After dinners at the Kabab House, patrons can also be seen puffing away on the fruit-flavoured tobacco of the Arjeleh (also known as sheesha or nargile in some regions). The device resembles a large lamp with a pipe attached to it.
"It is a pipe with a long, looping flexible tube attached to a container of water. The other end of the tube contains a mouthpiece from which smoke is drawn. You put water inside it first and then you put the fruit-flavoured tobacco on top and then put a hot coal on top of the tobacco. Then it's ready," explains Lina Atie.
Be careful though, it has been known to make some smokers dizzy after smoking.
THE KABAB HOUSE
Nestled between the headquarters of Pulse Entertainment Ltd. and the Women's Centre of Jamaica Foundation, Kabab House is a comfortable and cozy restaurant serving genuine Middle Eastern food.
Selections include the smooth and delectable hommus -- simmered chick peas pureed with tahini, lemon juice and sprinkled with olive oil. Chef Elias Issa can also whip up a creamy baba ghanouge that will delight your taste buds. Flavours are robust and clear, unfettered by complicated sauces and heavy dollops of cream and butter.
FOOD AT THE KABAB HOUSE
The Kebab's premier item is the chicken or beef shawerma, also known as a gyro (Greek), which is filled with juicy meat, crisp lettuce, tomato, cucumber. For dessert, baklava, or maamol (made of semolina and stuffed with dates). Other authentic items include falafels, Lebanese salads, and chicken and beef kababs.
Portions are large, and every dish is so full of flavour, you'll never need to reach for the salt.
While it's not the most elegant restaurant in town, its clean and tidy environment provides what is needed to enjoy the tasty and filling meals. The items on the menu are fairly priced, ranging from $200 to $1,200.

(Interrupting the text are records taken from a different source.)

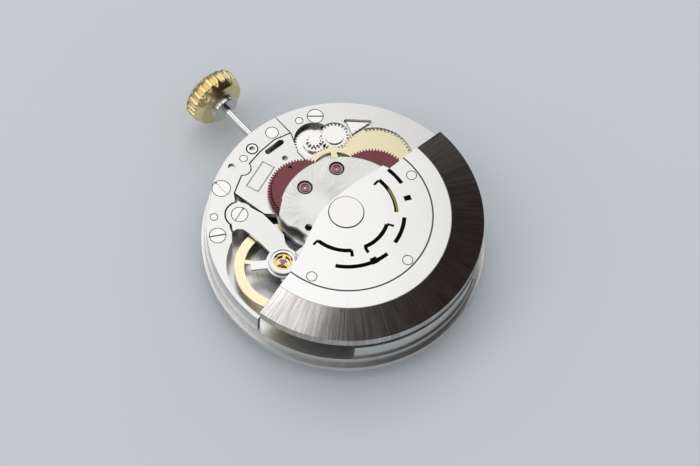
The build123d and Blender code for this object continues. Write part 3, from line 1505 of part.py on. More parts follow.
with BuildPart() as rotor_cap:
    post((0.0, 0.0), rotor_top, rotor_top + hub_cap_height, hub_cap_radius)
    fillet(rotor_cap.edges().group_by(Axis.Z)[-1], hub_cap_height * cap_round_share)
    for angle in rotor_rivet_angles:
        post(polar(rotor_rivet_circle, angle), rotor_level, rotor_top, rotor_rivet_radius)
save(rotor_cap.part, "rotor_cap")

# Hand setting and motion work on the dial side
with BuildPart() as cannon_pinion:
    solid_gear(cannon_gear, motion_gear_level, motion_gear_thickness, centre_tube_radius)
    post((0.0, 0.0), cannon_bottom, hour_pipe_bottom, cannon_radius, bore=centre_tube_radius)
    post((0.0, 0.0), hour_pipe_bottom, motion_gear_level, cannon_body_radius, bore=centre_tube_radius)
save(cannon_pinion.part, "cannon_pinion")

with BuildPart() as hour_wheel:
    hour_bore = cannon_body_radius + running_gap
    solid_gear(hour_gear, calendar_gear_level, calendar_gear_thickness, hour_bore)
    post((0.0, 0.0), hour_pipe_bottom, calendar_gear_level, hour_pipe_radius, bore=hour_bore)
save(hour_wheel.part, "hour_wheel")

with BuildPart() as minute_wheel:
    solid_gear(minute_gear, motion_gear_level, motion_gear_thickness, stud_post_radius + running_gap)
    solid_gear(
        minute_pinion, calendar_gear_level, motion_gear_level - calendar_gear_level,
        stud_post_radius + running_gap,
    )
save(minute_wheel.part, "minute_wheel")

with BuildPart() as intermediate_wheel:
    solid_gear(intermediate_gear, motion_gear_level, motion_gear_thickness, stud_post_radius + running_gap)
save(intermediate_wheel.part, "intermediate_wheel")

with BuildPart() as setting_wheel:
    solid_gear(setting_gear, motion_gear_level, motion_gear_thickness)
    solid_gear(setting_gear, setting_wheel_level, setting_wheel_thickness)
    post(setting_place, motion_gear_level, setting_wheel_level, setting_arbor_radius)
save(setting_wheel.part, "setting_wheel")


def flat_lever(pivot, tip, tip_radius, pin_top):
    """A flat lever on a stud, with a round head, a straight arm and a pin at its tip."""
    with BuildSketch(at(pivot, lever_level)) as arm:
        Circle(lever_head_radius)
        reach = apart(pivot, tip)
        turn = heading(pivot, tip)
        with Locations(polar(reach / 2, turn)):
            Rectangle(reach, 2 * tip_radius, rotation=turn)
        with Locations(polar(reach, turn)):
            Circle(tip_radius)
        Circle(stud_post_radius + running_gap, mode=Mode.SUBTRACT)
    extrude(arm.sketch, amount=lever_thickness)
    if pin_top:
        post(tip, lever_level + lever_thickness, pin_top, lever_pin_radius)


with BuildPart() as setting_lever:
    flat_lever(
        lever_pivot, (stem_neck_x, 0.0), lever_width / 2, stem_level - stem_neck_radius - 2 * running_gap
    )
save(setting_lever.part, "setting_lever")

with BuildPart() as yoke:
    flat_lever(
        yoke_pivot, (clutch_groove_x, 0.0), lever_width / 2,
        stem_level - clutch_groove_radius - 2 * running_gap,
    )
save(yoke.part, "yoke")

with BuildPart() as lever_spring:
    with BuildSketch(at(lever_spring_foot, lever_level)) as blade:
        Circle(lever_spring_foot_radius)
        with Locations(polar(lever_spring_length / 2, lever_spring_turn)):
            Rectangle(lever_spring_length, lever_spring_width, rotation=lever_spring_turn)
        Circle(calendar_screw_shank, mode=Mode.SUBTRACT)
    extrude(blade.sketch, amount=motion_recess_depth - lever_level)
save(lever_spring.part, "setting_lever_spring")

# Calendar: date ring with inner teeth, its drive, the jumper and the cover plate
with BuildPart() as date_ring:
    date_tooth = (
        (date_ring_root, -date_tooth_root_share), (date_ring_inner, -date_tooth_tip_share),
        (date_ring_inner, date_tooth_tip_share), (date_ring_root, date_tooth_root_share),
    )
    ring_gear_points = [
        polar(radius, (n + share) * 360 / date_ring_teeth)
        for n in range(date_ring_teeth)
        for radius, share in date_tooth
    ]
    with BuildSketch(Plane.XY.offset(date_ring_level)) as ring:
        Circle(date_ring_outer)
        with BuildLine() as outline:
            Polyline(*ring_gear_points, close=True)
        make_face(outline.edges(), mode=Mode.SUBTRACT)
    extrude(ring.sketch, amount=date_ring_thickness)
save(date_ring.part, "date_ring")

with BuildPart() as date_idler_wheel:
    solid_gear(date_idler, calendar_gear_level, calendar_gear_thickness, stud_post_radius + running_gap)
save(date_idler_wheel.part, "date_idler_wheel")

with BuildPart() as date_driving_wheel:
    spoked_gear(
        date_gear, calendar_gear_level, calendar_gear_thickness, wheel_rim, date_hub_radius, date_spoke,
        wheel_spokes, stud_post_radius + running_gap,
    )
    with BuildSketch(at(date_wheel_place, calendar_gear_level)) as finger:
        with Locations(polar((date_gear.root + date_finger_reach) / 2, date_finger_turn)):
            Rectangle(date_finger_reach - date_gear.root, date_finger_width, rotation=date_finger_turn)
    extrude(finger.sketch, amount=calendar_gear_thickness)
save(date_driving_wheel.part, "date_driving_wheel")

with BuildPart() as date_jumper:
    with BuildSketch(at(jumper_pivot, date_ring_level)) as arm:
        Circle(lever_head_radius)
        jumper_reach = apart(jumper_pivot, jumper_tip)
        jumper_turn = heading(jumper_pivot, jumper_tip)
        with Locations(polar(jumper_reach / 2, jumper_turn)):
            Rectangle(jumper_reach, jumper_width, rotation=jumper_turn)
        Circle(stud_post_radius + running_gap, mode=Mode.SUBTRACT)
    extrude(arm.sketch, amount=calendar_gear_thickness)
save(date_jumper.part, "date_jumper")

with BuildPart() as calendar_plate:
    post((0.0, 0.0), 0, calendar_plate_thickness, calendar_plate_radius, bore=calendar_centre_hole)
    for place in sized(calendar_post_shares):
        pocket(place, 0, calendar_plate_thickness, calendar_screw_shank)
save(calendar_plate.part, "calendar_plate")

# Bearing stones of every arbor, and the cap stone of the balance
with BuildPart() as bearing_jewels:
    for place, top in bearing_sites + ((reverser_a.place, bridge_top), (reducer_place, recess_floor)):
        jewel(place, top - jewel_height, top, small_jewel_radius, pivot_radius + fit_gap)
    for place in train_jewel_places[:-1]:
        jewel(place, train_bearing, train_bridge_top, small_jewel_radius, pivot_radius + fit_gap)
    jewel((0.0, 0.0), train_bearing, train_bridge_top, small_jewel_radius, seconds_radius + fit_gap)
    for place in (reverser_a.place, reducer_place, reverser_b.place):
        jewel(place, upper_bearing, upper_bearing + jewel_height, small_jewel_radius, pivot_radius + fit_gap)
    post(balance_place, bridge_top, bridge_top + cap_jewel_height, cap_jewel_radius)
save(bearing_jewels.part, "bearing_jewels")
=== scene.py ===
import json
import math

import bmesh
import bpy
import numpy as np
from mathutils import Matrix, Vector

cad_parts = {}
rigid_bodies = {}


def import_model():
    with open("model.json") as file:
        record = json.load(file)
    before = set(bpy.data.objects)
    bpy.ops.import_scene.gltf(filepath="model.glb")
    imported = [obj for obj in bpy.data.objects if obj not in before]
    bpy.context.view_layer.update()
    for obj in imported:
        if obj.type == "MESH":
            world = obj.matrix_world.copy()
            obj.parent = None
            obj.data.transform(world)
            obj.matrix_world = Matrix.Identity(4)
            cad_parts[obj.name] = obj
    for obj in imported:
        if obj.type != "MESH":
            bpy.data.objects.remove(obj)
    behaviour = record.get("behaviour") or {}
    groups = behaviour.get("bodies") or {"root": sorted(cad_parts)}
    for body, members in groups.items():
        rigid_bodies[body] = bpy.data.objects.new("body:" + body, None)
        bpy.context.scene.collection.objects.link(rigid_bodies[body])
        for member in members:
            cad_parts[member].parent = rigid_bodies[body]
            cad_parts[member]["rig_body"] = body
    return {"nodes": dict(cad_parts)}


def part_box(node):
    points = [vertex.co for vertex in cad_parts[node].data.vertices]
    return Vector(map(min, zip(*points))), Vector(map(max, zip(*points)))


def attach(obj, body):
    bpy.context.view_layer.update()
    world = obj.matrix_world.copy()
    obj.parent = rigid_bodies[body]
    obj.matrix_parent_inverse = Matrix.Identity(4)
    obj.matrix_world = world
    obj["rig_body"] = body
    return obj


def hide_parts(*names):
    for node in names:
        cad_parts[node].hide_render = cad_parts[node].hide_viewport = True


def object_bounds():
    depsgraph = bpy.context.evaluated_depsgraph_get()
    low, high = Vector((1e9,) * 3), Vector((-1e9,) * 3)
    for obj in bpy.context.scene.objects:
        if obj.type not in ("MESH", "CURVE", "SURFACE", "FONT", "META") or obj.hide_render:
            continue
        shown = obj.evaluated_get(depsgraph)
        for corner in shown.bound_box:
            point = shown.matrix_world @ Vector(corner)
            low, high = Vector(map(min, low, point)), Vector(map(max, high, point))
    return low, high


# The looks of a self-winding watch movement, made in metres.
# The dictionaries hold millimetres and degrees, except where a note says otherwise.

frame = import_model()
nodes = frame["nodes"]
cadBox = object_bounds()
scene = bpy.context.scene
mm = 0.001
perMetre = 1000  # millimetres
print("frame loaded:", len(nodes), "nodes")

# the camera of the photograph
view = {
    "target": (0.0, 0.0, 6.05),  # the top of the rotor's hub
    "eye": (54.31, -59.53, 148.24),  # counted from the target
    "roll": 6.4575,
    "lens": 88.909,
    "sensor": 36,
    "shift": (0.00522, -0.03033),  # shares of the picture's width
    "clip": (0.01, 10),  # in metres
}


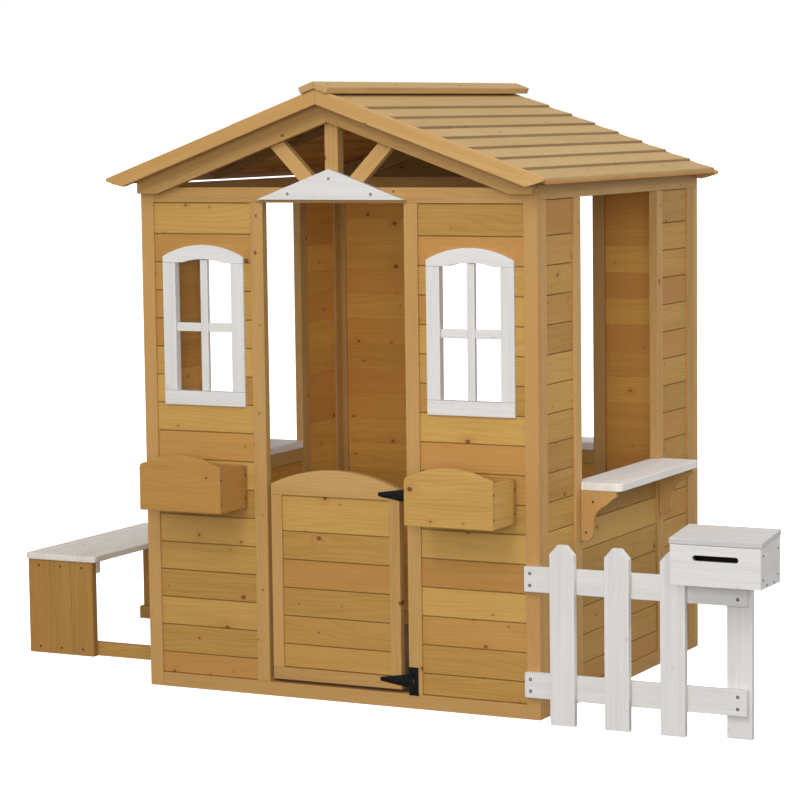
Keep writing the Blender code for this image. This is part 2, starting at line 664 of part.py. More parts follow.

For dinner, the Kabab House is pretty quiet, you can't even hear the rumble of traffic on Trafalgar Road, with adequate service and an informal atmosphere. While Middle Eastern artistes like Najwa Karam and Wadeh Al Safie croon electronica-influenced English-Arabic tunes, the atmosphere created makes the Kabab House a great place to get to know someone over a casual meal.